DATA SECTION:
=======

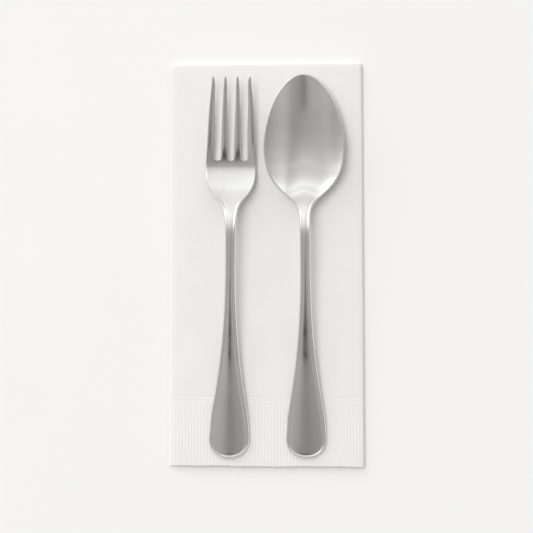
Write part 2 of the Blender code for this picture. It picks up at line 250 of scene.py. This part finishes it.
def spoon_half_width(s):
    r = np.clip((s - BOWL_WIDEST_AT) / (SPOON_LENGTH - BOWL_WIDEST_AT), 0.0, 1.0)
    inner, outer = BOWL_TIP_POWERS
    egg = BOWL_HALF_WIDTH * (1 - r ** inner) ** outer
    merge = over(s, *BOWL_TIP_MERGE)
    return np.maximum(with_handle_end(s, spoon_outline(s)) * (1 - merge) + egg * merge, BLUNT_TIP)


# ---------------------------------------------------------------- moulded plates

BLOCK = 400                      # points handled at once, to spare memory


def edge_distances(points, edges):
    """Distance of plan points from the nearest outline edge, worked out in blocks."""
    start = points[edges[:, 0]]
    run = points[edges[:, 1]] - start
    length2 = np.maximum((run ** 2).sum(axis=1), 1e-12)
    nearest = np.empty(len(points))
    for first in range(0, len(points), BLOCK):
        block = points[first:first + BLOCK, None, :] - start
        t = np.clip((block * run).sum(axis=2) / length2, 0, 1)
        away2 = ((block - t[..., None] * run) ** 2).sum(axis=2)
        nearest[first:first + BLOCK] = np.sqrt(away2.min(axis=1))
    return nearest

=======

WORK INSTRUCTIONS:
Please return the data above exactly as given.

THE ANSWER:
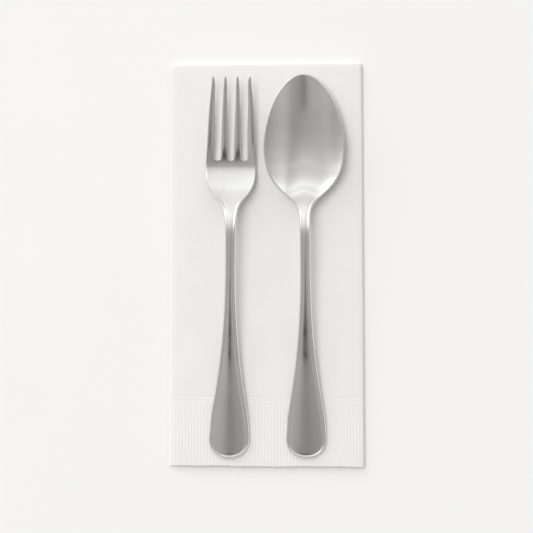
Write part 2 of the Blender code for this picture. It picks up at line 250 of scene.py. This part finishes it.
def spoon_half_width(s):
    r = np.clip((s - BOWL_WIDEST_AT) / (SPOON_LENGTH - BOWL_WIDEST_AT), 0.0, 1.0)
    inner, outer = BOWL_TIP_POWERS
    egg = BOWL_HALF_WIDTH * (1 - r ** inner) ** outer
    merge = over(s, *BOWL_TIP_MERGE)
    return np.maximum(with_handle_end(s, spoon_outline(s)) * (1 - merge) + egg * merge, BLUNT_TIP)


# ---------------------------------------------------------------- moulded plates

BLOCK = 400                      # points handled at once, to spare memory


def edge_distances(points, edges):
    """Distance of plan points from the nearest outline edge, worked out in blocks."""
    start = points[edges[:, 0]]
    run = points[edges[:, 1]] - start
    length2 = np.maximum((run ** 2).sum(axis=1), 1e-12)
    nearest = np.empty(len(points))
    for first in range(0, len(points), BLOCK):
        block = points[first:first + BLOCK, None, :] - start
        t = np.clip((block * run).sum(axis=2) / length2, 0, 1)
        away2 = ((block - t[..., None] * run) ** 2).sum(axis=2)
        nearest[first:first + BLOCK] = np.sqrt(away2.min(axis=1))
    return nearest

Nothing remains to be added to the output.